И вот Маша бежит к своей приятельнице, с каждым мгновением чувствуя, как страх и ужас охватывают ее все больше и больше.
«Куда ты? Куда? Остановись, полоумная!» – кричат ей, но она ничего и никого не видит, она вырывается из рук тех, кто хочет удержать ее, и наконец достигает того покоя, где царевна Ирина проводит обыкновенно большую часть дня в обществе то княгини Хованской, то боярышень и где она занимается своими любимыми рукоделиями, в которых так искусна.
Вбежала Маша и видит – царевна не одна, но кто с ней, того она не разбирает. Она видит только Ирину, единственную свою защитницу, кидается перед ней на колени и с прорвавшимися неудержимыми рыданиями вопит:
– Царевна, золотая! Спаси ты меня, пытать хотят! Напраслину на меня возводят.
Царевна побледнела, поднялась с места и совсем растерялась. На лице ее изобразился ужас, она сразу почувствовала, что случилось какое-то несчастье.
«Пытать! Значит, все открыто».
Но рядом с царевной сама царица Евдокия Лукьяновна.
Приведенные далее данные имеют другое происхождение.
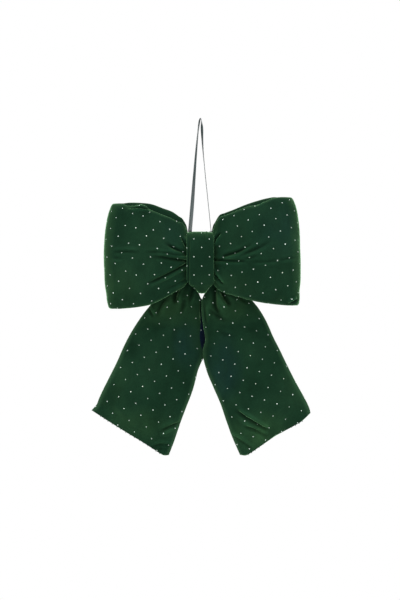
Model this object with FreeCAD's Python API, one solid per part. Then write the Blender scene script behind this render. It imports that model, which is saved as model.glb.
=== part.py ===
import FreeCAD, Part
import math
import os

from FreeCAD import Vector

# A padded velvet bow that hangs from a loop of satin ribbon. Millimetres, +Z up.
# +X is to the viewer's right and +Y points away from the viewer, towards the wall or door.
# The origin is the top of the hook, under the ribbon.

# ---- cloth and thread
VELVET = 1.2          # thickness of the velvet with its pile
AIR = 0.4             # gap left between a cover and its wadding
THREAD = 0.5          # radius of the sewing thread
ROUND = 2.1           # exponent of the padded sections: 2 is an ellipse
SECTION_POINTS = 28   # points on each section curve

# ---- ribbon
RIBBON_WIDTH = 6.0
RIBBON_THICK = 0.8
HOOK_R = 1.5
KNOT_TOP = -174.0
RIBBON_END = KNOT_TOP + 1.2
RIBBON_FOOT_X = 16.2
HOOK_X = HOOK_R + RIBBON_THICK / 2
HOOK_Z = RIBBON_THICK / 2
RIBBON_ROUTE = [      # x, z of the ribbon's middle line, left end to right end
    (-RIBBON_FOOT_X, RIBBON_END), (-13.0, -136.0), (-9.9, -90.0), (-6.4, -44.0),
    (-HOOK_X, HOOK_Z), (HOOK_X, HOOK_Z),
    (3.2, -42.0), (7.4, -88.0), (12.1, -133.0), (RIBBON_FOOT_X, RIBBON_END),
]

# ---- the bow's middle plane stands in front of the hook, so that it hangs upright
BOW_Y = -7.6

# ---- centre band
KNOT_X = -1.0
KNOT_Z = -220.0
KNOT_HALF_WIDTH = 24.0
KNOT_ROUND = 2.4
HOLE_HALF_Y = 22.5
HOLE_HALF_Z = 38.5
# distance from the band's middle, half depth (Y), half height (Z)
KNOT_PROFILE = [(24.0, 26.6, 42.0), (22.4, 28.7, 44.2), (14.0, 30.4, 45.6), (0.0, 31.0, 46.0)]

# ---- loops: a padded strip folded back on itself at the outer end
LAYER_GAP = 1.6       # between the front and the back layer
FOLD_THICK = 26.0     # thickness of the strip where it turns round the fold
FOLD_STEPS = 6
# distance from the bow's centre, middle height, half height, thickness of one layer
LEFT_LOOP = [
    (4.5, -219.0, 29.0, 13.5), (14.0, -219.0, 29.5, 14.0), (25.0, -218.5, 31.0, 14.5),
    (30.0, -217.5, 34.5, 16.0), (37.0, -212.0, 53.0, 20.5), (47.0, -209.5, 63.5, 24.5),
    (61.0, -209.0, 71.0, 27.5),
    (82.0, -209.5, 78.0, 30.5), (104.0, -210.5, 80.5, 30.5),
]
LEFT_FOLD = (121.8, -212.0, 81.5)
RIGHT_LOOP = [
    (4.5, -219.0, 29.0, 13.5), (12.0, -219.0, 29.5, 14.0), (23.0, -218.5, 31.0, 14.5),
    (28.0, -217.5, 34.5, 16.0), (35.0, -210.0, 54.0, 20.5), (45.0, -205.5, 64.5, 24.5),
    (59.0, -204.5, 71.5, 27.5),
    (84.0, -204.0, 78.5, 30.5), (107.0, -203.5, 82.5, 30.5),
]
RIGHT_FOLD = (126.0, -205.5, 82.5)

# ---- tails: flat pillows with a slanted end, gathered to a neck behind the band
# outer edge (x, z), inner edge (x, z), depth of the middle behind the bow's middle plane,
# half thickness
LEFT_TAIL = [
    ((20.0, -227.0), (8.0, -227.0), 37.2, 4.6),
    ((20.5, -252.0), (8.0, -254.0), 37.2, 5.0),
    ((44.0, -262.0), (6.5, -272.0), 36.0, 5.6),
    ((80.0, -282.0), (2.0, -300.0), 33.0, 8.0),
    ((98.0, -321.0), (1.6, -342.0), 23.0, 13.5),
    ((121.0, -369.0), (8.0, -387.0), 18.0, 15.5),
    ((146.0, -414.0), (25.0, -440.0), 18.0, 15.0),
    ((161.0, -441.0), (45.0, -496.0), 18.0, 10.5),
    ((167.0, -451.5), (55.0, -518.0), 18.0, 2.6),
]
RIGHT_TAIL = [
    ((20.0, -227.0), (8.0, -227.0), 37.2, 4.6),
    ((20.5, -252.0), (8.0, -254.0), 37.2, 5.0),
    ((44.0, -262.0), (6.5, -272.0), 36.0, 5.6),
    ((82.0, -280.0), (2.0, -300.0), 33.0, 8.0),
    ((101.0, -318.0), (2.2, -342.0), 23.0, 13.5),
    ((124.0, -365.0), (11.0, -390.0), 18.0, 15.5),
    ((148.0, -410.0), (31.0, -440.0), 18.0, 15.0),
    ((164.0, -441.0), (56.0, -497.0), 18.0, 10.5),
    ((168.5, -452.5), (66.0, -518.0), 18.0, 2.6),
]

# ---- hand stitches
STITCH = 4.6          # length of one stitch
STITCH_PITCH = 6.5
KNOT_SEAM = (-246.0, -196.0)
LOOP_SEAM = (58.0, 104.0)
TACK_HEIGHTS = (-237.0, -243.0)
TACK_X = (5.2, 22.4)  # the two legs of a tack, from the bow's centre
TACK_CLEAR = 1.2      # between a tack's middle and the gathered neck under it
TACK_SUNK = 1.0       # how deep its legs go into the band
TACK_BEND = 1.5
TIE_R = 0.8
TIE_PITCH = 2.4
TIE_TURNS = 6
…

Царица, конечно, не ждет никакого несчастья, не чувствует за собою никакой тяжкой провинности, а потому относится хладнокровно к этому трагическому появлению Маши, к ее воплям и непонятным словам.
Царица имеет вид и печальный, и болезненный. В это последнее время она, на глазах у всех, совсем извелась; здоровье ее, несмотря на всякое береженье, давно уже плохо, а тут это мучительное дело – сватовство королевича.
Много горя и страха переиспытало материнское сердце. Сразу почуяла царица, что не к добру затеяно сватовство это, что ничего путного из него не выйдет. Говорила она о том царю, но он и слушать ее не хотел, уверял, что все сделается само собой, доказывал ей всю желательность этого брака, а ведь вышло по ее, по царицыному, не ладится это дело, да, видно, и не суждено ему сладиться.
А царь волнуется, а царь тоскует. Не далее как накануне в беседе с женою он сказал ей:
– Плохо мне, Авдотьюшка! В гроб сложит меня зятек нареченный, уперся на своем и стоит: не стану, мол, креститься! Ну а сама понимаешь, нешто за нехристя можно нам дочь выдать?
– Да ведь я ж тебе говорила, что так будет, ты не хотел меня слушать. Бабьи, мол, речи; все, мол, мы знаем, все устроим, вот и устроил теперь с боярами, срам один да горе!
Рассердился царь, поднялся, дрожит, за сердце ухватился. «Худо мне!»– говорит. И сказал таким глухим, страшным голосом, а сам потемнел весь. Уж и не помнит она, как людей дозвалась, как увела его в опочивальню, на постель уложила, за дохтуром послала. Прибежал дохтур-немец, долго с царем возился, и грудь, и спину ему стучал, и мазями всякими растирал его, сварил и заставил его выпить травы какие-то душистые.